*Your instructions*
Return, unaltered, every line from the beginning of the material below up to and including the one with "self.ways.append(np.concatenate([p, half[:, None]], 1))".

*Given material*
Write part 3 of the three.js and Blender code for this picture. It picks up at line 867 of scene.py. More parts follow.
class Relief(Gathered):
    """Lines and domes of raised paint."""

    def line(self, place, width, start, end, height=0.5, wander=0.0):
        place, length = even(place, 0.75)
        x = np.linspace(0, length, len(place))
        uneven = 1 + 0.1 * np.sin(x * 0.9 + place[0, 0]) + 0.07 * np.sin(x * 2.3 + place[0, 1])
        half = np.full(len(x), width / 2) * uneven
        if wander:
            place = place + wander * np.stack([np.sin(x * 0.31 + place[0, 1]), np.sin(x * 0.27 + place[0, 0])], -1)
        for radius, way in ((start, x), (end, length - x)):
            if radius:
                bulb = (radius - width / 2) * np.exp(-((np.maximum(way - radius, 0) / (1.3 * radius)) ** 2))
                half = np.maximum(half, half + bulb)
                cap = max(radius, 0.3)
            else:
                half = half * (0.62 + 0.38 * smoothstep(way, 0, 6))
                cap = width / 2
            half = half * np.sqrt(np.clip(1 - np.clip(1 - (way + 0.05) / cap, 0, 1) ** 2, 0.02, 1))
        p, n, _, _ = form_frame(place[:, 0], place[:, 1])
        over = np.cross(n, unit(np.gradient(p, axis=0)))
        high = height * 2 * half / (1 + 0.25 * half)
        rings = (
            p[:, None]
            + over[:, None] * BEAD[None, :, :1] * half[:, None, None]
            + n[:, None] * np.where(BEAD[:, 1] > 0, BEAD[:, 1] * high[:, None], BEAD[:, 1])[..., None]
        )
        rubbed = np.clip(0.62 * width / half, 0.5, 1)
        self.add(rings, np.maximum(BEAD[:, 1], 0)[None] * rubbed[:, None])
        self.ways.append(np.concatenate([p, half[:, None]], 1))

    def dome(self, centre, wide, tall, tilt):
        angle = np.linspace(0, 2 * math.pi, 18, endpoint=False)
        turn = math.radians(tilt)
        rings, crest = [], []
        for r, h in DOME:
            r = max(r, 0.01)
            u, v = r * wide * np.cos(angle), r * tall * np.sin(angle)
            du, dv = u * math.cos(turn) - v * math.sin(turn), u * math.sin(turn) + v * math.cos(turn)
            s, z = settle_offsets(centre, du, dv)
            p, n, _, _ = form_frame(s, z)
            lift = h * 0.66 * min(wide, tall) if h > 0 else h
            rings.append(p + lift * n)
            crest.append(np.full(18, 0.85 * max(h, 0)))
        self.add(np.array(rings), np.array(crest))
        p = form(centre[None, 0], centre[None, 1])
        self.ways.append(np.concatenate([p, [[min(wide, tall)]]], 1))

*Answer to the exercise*
Write part 3 of the three.js and Blender code for this picture. It picks up at line 867 of scene.py. More parts follow.
class Relief(Gathered):
    """Lines and domes of raised paint."""

    def line(self, place, width, start, end, height=0.5, wander=0.0):
        place, length = even(place, 0.75)
        x = np.linspace(0, length, len(place))
        uneven = 1 + 0.1 * np.sin(x * 0.9 + place[0, 0]) + 0.07 * np.sin(x * 2.3 + place[0, 1])
        half = np.full(len(x), width / 2) * uneven
        if wander:
            place = place + wander * np.stack([np.sin(x * 0.31 + place[0, 1]), np.sin(x * 0.27 + place[0, 0])], -1)
        for radius, way in ((start, x), (end, length - x)):
            if radius:
                bulb = (radius - width / 2) * np.exp(-((np.maximum(way - radius, 0) / (1.3 * radius)) ** 2))
                half = np.maximum(half, half + bulb)
                cap = max(radius, 0.3)
            else:
                half = half * (0.62 + 0.38 * smoothstep(way, 0, 6))
                cap = width / 2
            half = half * np.sqrt(np.clip(1 - np.clip(1 - (way + 0.05) / cap, 0, 1) ** 2, 0.02, 1))
        p, n, _, _ = form_frame(place[:, 0], place[:, 1])
        over = np.cross(n, unit(np.gradient(p, axis=0)))
        high = height * 2 * half / (1 + 0.25 * half)
        rings = (
            p[:, None]
            + over[:, None] * BEAD[None, :, :1] * half[:, None, None]
            + n[:, None] * np.where(BEAD[:, 1] > 0, BEAD[:, 1] * high[:, None], BEAD[:, 1])[..., None]
        )
        rubbed = np.clip(0.62 * width / half, 0.5, 1)
        self.add(rings, np.maximum(BEAD[:, 1], 0)[None] * rubbed[:, None])
        self.ways.append(np.concatenate([p, half[:, None]], 1))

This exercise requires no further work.